A vehicle under 3500 kg is charged a flat 40 swiss francs or 30 euros for one year. 

A vehicle over 3500 kg is charged per each day in Switzerland, or an annual basis. As I weigh 4000 kg, I had my 3.25 Swiss francs at the ready to buy a one day permit. 

No - the man cried - 30 euro please. As I saw the annual sticker in his hand I thought - "oh well - it is easier in the long run as I shall transit Switzerland en route to the France MHF meet and so on." So my friend paid the man and we engaged gear. 

Just then the border man started shouting after he saw the Corsa on the back. Yes - you have guessed it - the Corsa weighs less than 3500 kg - so that is another 30 euros please!

So whilst I can cross Switzerland as often as I want, I have ended up paying about £40 vice £1.50!

Russell

Here is a pic of the sticker on the car. It is valid for the whole of 2007 and January 2008.


----------



## 98452

I stayed in Switzerland for 4 days and never paid a penny we did stop at the boarder but the guy wouldn't come near the car with my Great Dane in the back.

Now I know what he really wanted :roll: :roll:


----------



## Rapide561

*Swiss tolls*

Hi

Did you return through Switzerland?

Russell


----------



## 98452

We were going through on the way home.


----------



## Don_Madge

*Re: Swiss tolls*

Russell,

I think you will find the second vignette was for the trailer and not the car.

You should not have put the vignette on the car windscreen unless you intended to drive the car in Switzerland. If you come back via Switzerland you might have to buy another vignette for the trailer.

It's a hard life.

Regards

Don


----------



## 100851

*Swiss tolls*

Hi

I have a twin axel 5.5 ton van do you no how much it would cost to go into swis land as on ower way back from french alps we took a roung turn and ended up at the swiss chech piont

We were told that we would have to pay hgv rate how much is that to travel in swiss we turned round and found ower way back to motoway and headed home

I think that if we could now the fees then we could go into there next time

thanks

mark


----------



## Don_Madge

Vehicles up to 3.5 tons must buy a Vignette costing 40 Swiss Francs and valid for a year (caravanners/trailers have to buy two!). 

Payment is easy (Euros, Sterling, Credit Cards or Swiss currency accepted. Exchange rate about 2.3 Swiss Francs to the Pound). 

If your motorhome is above the 3500kg weight limit you will need a special permit for one day (3.25 SF), 10 days (32.50), a month (58.50) or a year (650.00). 

If you pay for the vignette with Euros or Sterling you will get Swiss Francs in change.

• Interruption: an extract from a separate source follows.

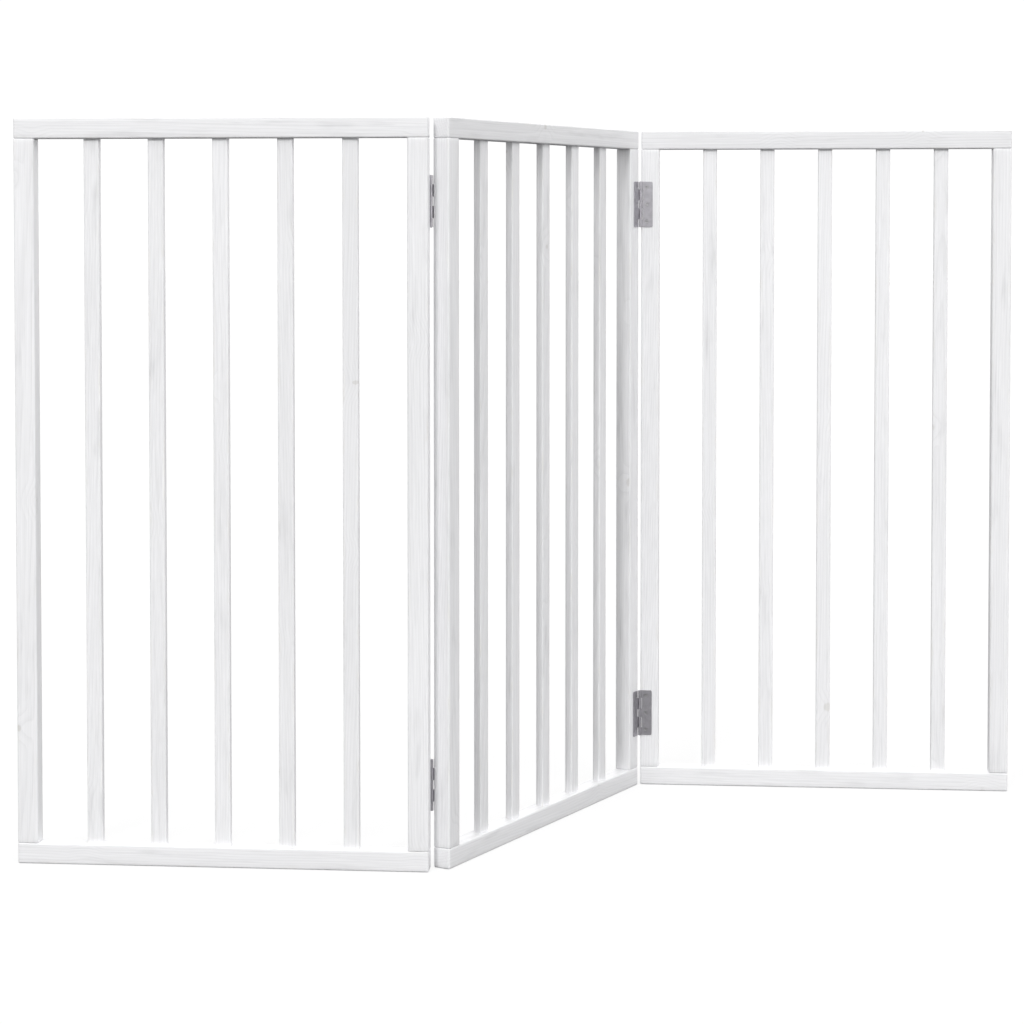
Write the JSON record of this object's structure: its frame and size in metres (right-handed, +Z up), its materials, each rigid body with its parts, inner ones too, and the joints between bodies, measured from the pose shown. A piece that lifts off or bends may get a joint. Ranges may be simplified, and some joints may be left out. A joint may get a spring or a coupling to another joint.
{
  "type": "pet gate",
  "caption": "Free-standing folding pet gate: slatted wooden panels joined in a zigzag by steel butt hinges.",
  "frame": {"origin": "on the floor, under the centre of the middle panel, which is also the bottom centre of the whole gate's box", "axes": "+X along the two outer panels, from the left panel to the right panel; +Y away from the front; +Z up"},
  "size_m": [1.2376, 0.492, 0.9],
  "materials": {
    "painted_wood": "solid softwood under a thin matt white wash, with the grain faintly showing",
    "bare_wood": "bare beech dowel, sealed inside the joints",
    "hinge_steel": "satin zinc-plated steel sheet",
    "screw_steel": "satin zinc-plated steel"
  },
  "bodies": {
    "left_panel": {"left_panel_bottom_rail": "painted_wood", "left_panel_top_rail": "painted_wood", "left_panel_outer_post": "painted_wood", "left_panel_hinge_post": "painted_wood", "left_panel_slat_1": "painted_wood", "left_panel_slat_2": "painted_wood", "left_panel_slat_3": "painted_wood", "left_panel_slat_4": "painted_wood", "left_panel_slat_5": "painted_wood", "left_panel_dowels": "bare_wood", "left_upper_hinge_outer_leaf": "hinge_steel", "left_upper_hinge_pin": "hinge_steel", "left_upper_hinge_outer_screws": "screw_steel", "left_lower_hinge_outer_leaf": "hinge_steel", "left_lower_hinge_pin": "hinge_steel", "left_lower_hinge_outer_screws": "screw_steel"},
    "middle_panel": {"middle_panel_bottom_rail": "painted_wood", "middle_panel_top_rail": "painted_wood", "middle_panel_left_post": "painted_wood", "middle_panel_right_post": "painted_wood", "middle_panel_slat_1": "painted_wood", "middle_panel_slat_2": "painted_wood", "middle_panel_slat_3": "painted_wood", "middle_panel_slat_4": "painted_wood", "middle_panel_slat_5": "painted_wood", "middle_panel_dowels": "bare_wood", "left_upper_hinge_middle_leaf": "hinge_steel", "left_upper_hinge_middle_screws": "screw_steel", "left_lower_hinge_middle_leaf": "hinge_steel", "left_lower_hinge_middle_screws": "screw_steel", "right_upper_hinge_middle_leaf": "hinge_steel", "right_upper_hinge_middle_screws": "screw_steel", "right_lower_hinge_middle_leaf": "hinge_steel", "right_lower_hinge_middle_screws": "screw_steel"},
    "right_panel": {"right_panel_bottom_rail": "painted_wood", "right_panel_top_rail": "painted_wood", "right_panel_hinge_post": "painted_wood", "right_panel_outer_post": "painted_wood", "right_panel_slat_1": "painted_wood", "right_panel_slat_2": "painted_wood", "right_panel_slat_3": "painted_wood", "right_panel_slat_4": "painted_wood", "right_panel_slat_5": "painted_wood", "right_panel_dowels": "bare_wood", "right_upper_hinge_outer_leaf": "hinge_steel", "right_upper_hinge_pin": "hinge_steel", "right_upper_hinge_outer_screws": "screw_steel", "right_lower_hinge_outer_leaf": "hinge_steel", "right_lower_hinge_pin": "hinge_steel", "right_lower_hinge_outer_screws": "screw_steel"}
  },
  "joints": [
    {"name": "left_panel_fold", "type": "hinge", "parent": "middle_panel", "child": "left_panel", "pos_m": [-0.11781, -0.22201, 0.45], "axis": [0, 0, -1], "range_deg": [-65, 115]},
    {"name": "right_panel_fold", "type": "hinge", "parent": "middle_panel", "child": "right_panel", "pos_m": [0.11781, 0.22201, 0.45], "axis": [0, 0, -1], "range_deg": [-65, 115]}
  ]
}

When we had the Laika (4200kg) we would buy a 10 days pass to transit Switzerland out and back. The ten days don't have to be taken consecutively, so the pass is good for a return journey too, provided it's within one year. 

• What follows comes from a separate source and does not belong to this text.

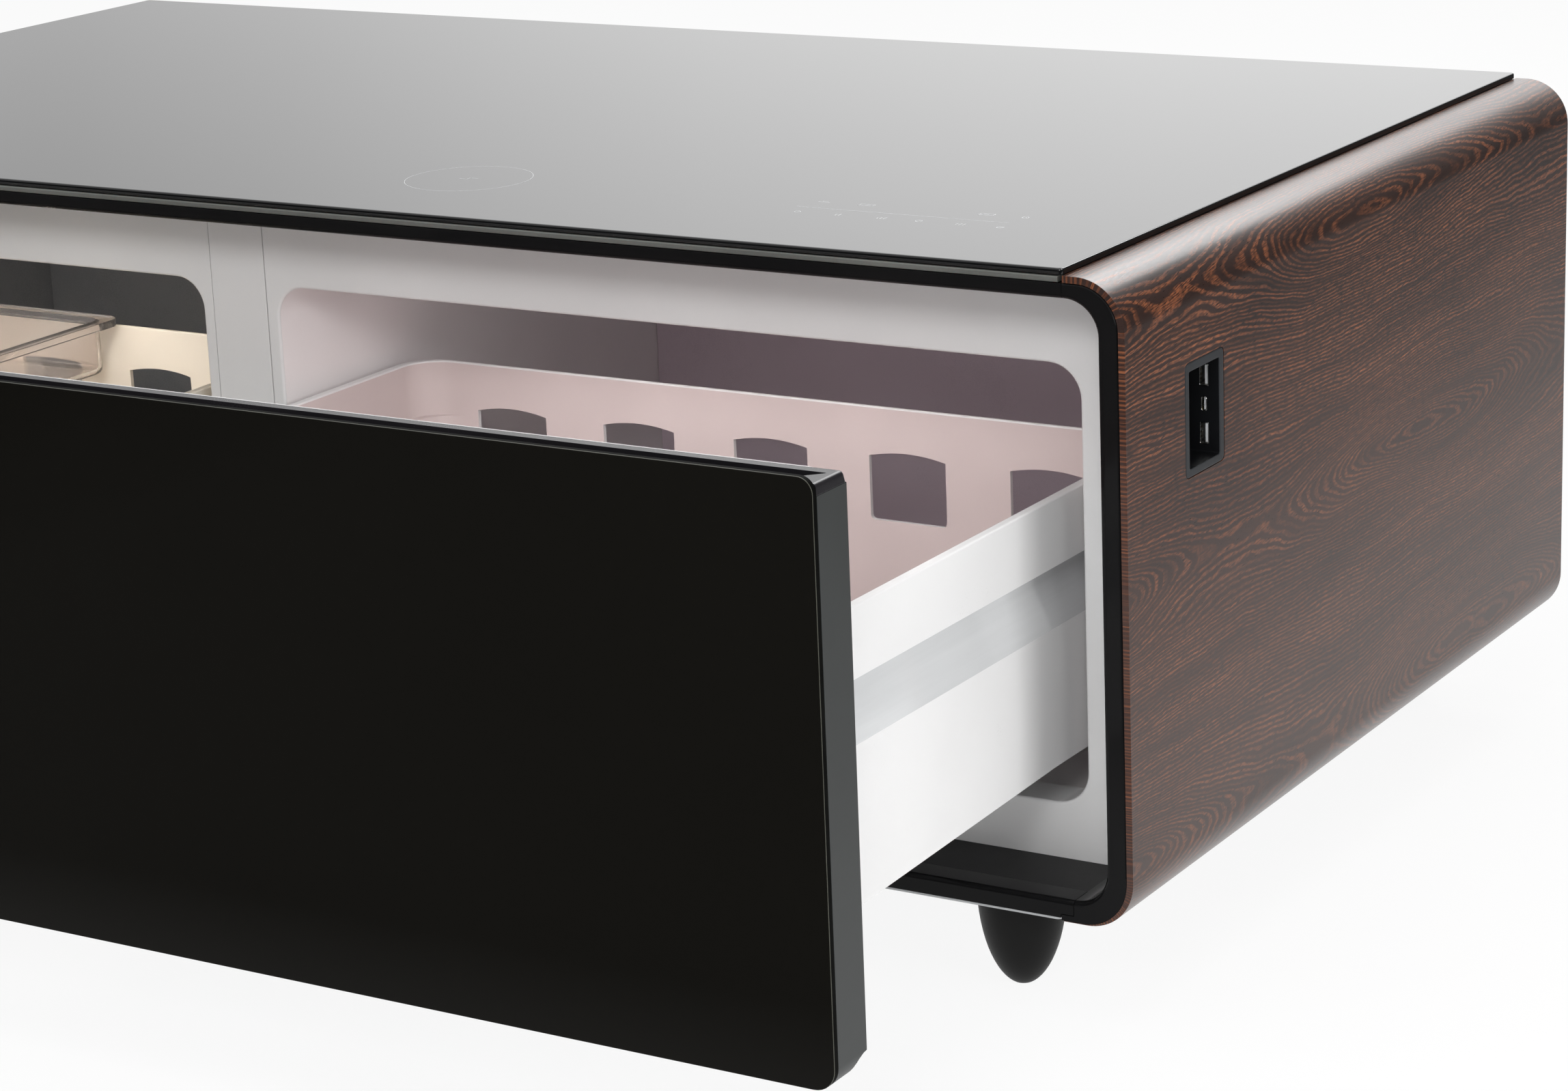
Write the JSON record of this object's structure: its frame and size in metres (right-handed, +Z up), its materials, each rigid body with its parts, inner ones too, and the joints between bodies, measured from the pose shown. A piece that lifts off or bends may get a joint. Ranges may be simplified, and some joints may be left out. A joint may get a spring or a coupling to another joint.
{
  "type": "refrigerator coffee table",
  "caption": "Low coffee table with rounded wood sides and a glass top, whose front is a wide refrigerated drawer on telescopic slides, with a sliding clear tray and a charging module in its side.",
  "frame": {"origin": "centre of the bounding box's bottom face, on the floor, with the drawer standing open as at rest", "axes": "+X along the table to the side with the charging module, -Y out of the drawer's front, +Z up"},
  "size_m": [1.3, 0.987, 0.449],
  "materials": {
    "dark_wood": "satin",
    "black_gloss": "gloss",
    "black_glass": "polished",
    "charcoal_plastic": "satin",
    "black_plastic": "satin",
    "white_plastic": "satin",
    "cream_plastic": "satin",
    "clear_plastic": "polished",
    "diffuser": "matte",
    "foam": "matte",
    "grey_rubber": "matte",
    "zinc_steel": "satin",
    "painted_steel": "satin",
    "dark_steel": "satin",
    "dark_cover": "matte",
    "aluminium": "satin",
    "copper_winding": "satin",
    "circuit_board": "satin"
  },
  "bodies": {
    "cabinet": {"side_panel_right": "dark_wood", "side_panel_left": "dark_wood", "frame_side_right": "black_gloss", "frame_side_left": "black_gloss", "frame_top_rail": "black_gloss", "frame_bottom_rail": "black_gloss", "light_strip": "diffuser", "glass_top": "black_glass", "top_tray": "black_gloss", "charger_coil": "copper_winding", "touch_board": "circuit_board", "mullion_cover": "white_plastic", "insulation": "foam", "base_plate": "painted_steel", "back_panel": "dark_steel", "charging_module": "charcoal_plastic", "usb_a_upper": "zinc_steel", "usb_a_lower": "zinc_steel", "usb_c": "zinc_steel", "condenser": "aluminium", "fan_shroud": "black_plastic", "compressor": "dark_steel", "drain_pan": "charcoal_plastic", "control_box": "white_plastic", "power_inlet": "black_plastic", "liner_right": "white_plastic", "liner_left": "white_plastic", "evaporator_cover_right": "dark_cover", "evaporator_cover_left": "dark_cover", "evaporator_right": "aluminium", "evaporator_left": "aluminium", "lamp_right": "diffuser", "lamp_left": "diffuser", "slide_channel_right_outer": "zinc_steel", "slide_channel_right_inner": "zinc_steel", "slide_channel_left_outer": "zinc_steel", "slide_channel_left_inner": "zinc_steel", "foot_front_right": "black_plastic", "foot_back_right": "black_plastic", "foot_front_left": "black_plastic", "foot_back_left": "black_plastic"},
    "drawer": {"door_glass": "black_glass", "door_frame": "charcoal_plastic", "door_inner": "white_plastic", "gasket_right": "grey_rubber", "gasket_left": "grey_rubber", "bin_right": "white_plastic", "bin_left": "cream_plastic", "slide_cap_right_outer": "zinc_steel", "slide_cap_right_inner": "zinc_steel", "slide_cap_left_outer": "zinc_steel", "slide_cap_left_inner": "zinc_steel"},
    "slide_right_outer": {"slide_beam_right_outer": "zinc_steel"},
    "slide_right_inner": {"slide_beam_right_inner": "zinc_steel"},
    "slide_left_outer": {"slide_beam_left_outer": "zinc_steel"},
    "slide_left_inner": {"slide_beam_left_inner": "zinc_steel"},
    "sliding_tray": {"clear_tray": "clear_plastic"},
    "fan": {"fan_rotor": "charcoal_plastic"}
  },
  "joints": [
    {"name": "drawer_slide", "type": "slide", "parent": "cabinet", "child": "drawer", "axis": [0, -1, 0], "range_m": [-0.302, 0.098]},
    {"name": "beam_right_outer_slide", "type": "slide", "parent": "cabinet", "child": "slide_right_outer", "axis": [0, -1, 0], "range_m": [-0.151, 0.049]},
    {"name": "beam_right_inner_slide", "type": "slide", "parent": "cabinet", "child": "slide_right_inner", "axis": [0, -1, 0], "range_m": [-0.151, 0.049]},
    {"name": "beam_left_outer_slide", "type": "slide", "parent": "cabinet", "child": "slide_left_outer", "axis": [0, -1, 0], "range_m": [-0.151, 0.049]},
    {"name": "beam_left_inner_slide", "type": "slide", "parent": "cabinet", "child": "slide_left_inner", "axis": [0, -1, 0], "range_m": [-0.151, 0.049]},
    {"name": "tray_slide", "type": "slide", "parent": "drawer", "child": "sliding_tray", "axis": [1, 0, 0], "range_m": [-0.067, 0.172]},
    {"name": "fan_spin", "type": "hinge", "parent": "cabinet", "child": "fan", "pos_m": [0.1703, 0.4128, 0.1488], "axis": [0, 1, 0], "continuous": true}
  ],
  "couplings": [
    {"joint": "beam_right_outer_slide", "follows": "drawer_slide", "ratio": 0.5},
    {"joint": "beam_right_inner_slide", "follows": "drawer_slide", "ratio": 0.5},
    {"joint": "beam_left_outer_slide", "follows": "drawer_slide", "ratio": 0.5},
    {"joint": "beam_left_inner_slide", "follows": "drawer_slide", "ratio": 0.5}
  ]
}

Excellent value, as the motorways include the 10-mile St Gottard Tunnel through the Alps into Italy!

Safe travelling

Don


----------



## Rapide561

*Swiss tolls*

Hi Don

The car was on an A Frame rather than trailer so technically it was on the road!

Russell


----------



## Don_Madge

*Re: Swiss tolls*



Rapide561 said:


> Hi Don
> 
> The car was on an A Frame rather than trailer so technically it was on the road!
> 
> Russell


Thanks Russell I didn't realise you were using an A frame.

Enjoy yourself in Italy. We are off to Portugal later this week.

Don


----------



## 100851

*swis tolls*

Hi Don

Thanks for the reply

mark


----------



## Rapide561

*Portugal*

Hi Don

If you change your mind and fancy Italy, bring a Warburtons toastie loaf and some black pudding please! LOL

Russell


----------



## fdhadi

[/quote]If your motorhome is above the 3500kg weight limit you will need a special permit for one day (3.25 SF), 10 days (32.50), a month (58.50) or a year (650.00).

Quite a bit cheaper than Austria then


----------



## Rapide561

*Tolls*

Hi

I think all tolls are cheaper than Austria, but given that I got through Switzerland at 4000 kg but effectively tolled for a 3500 kg, would it be worth a try in Austria or are they more strict?

Russell


----------



## fdhadi

Would say there a bit more strict, every time we went past a police car they were having a good luck to see if we had a Go Box (we did)( :?: still have   )

We now (not at the time) have a tag axle so wouldn't get away with it.


----------



## Batch

I went through Austria and Switzerland in a tag axle in the summer 110 euros inc Go Box in Austria and for 10 days a peice of paper in Switzerland for about a tenner. Shan't visit Austria again only passed through it in a day


----------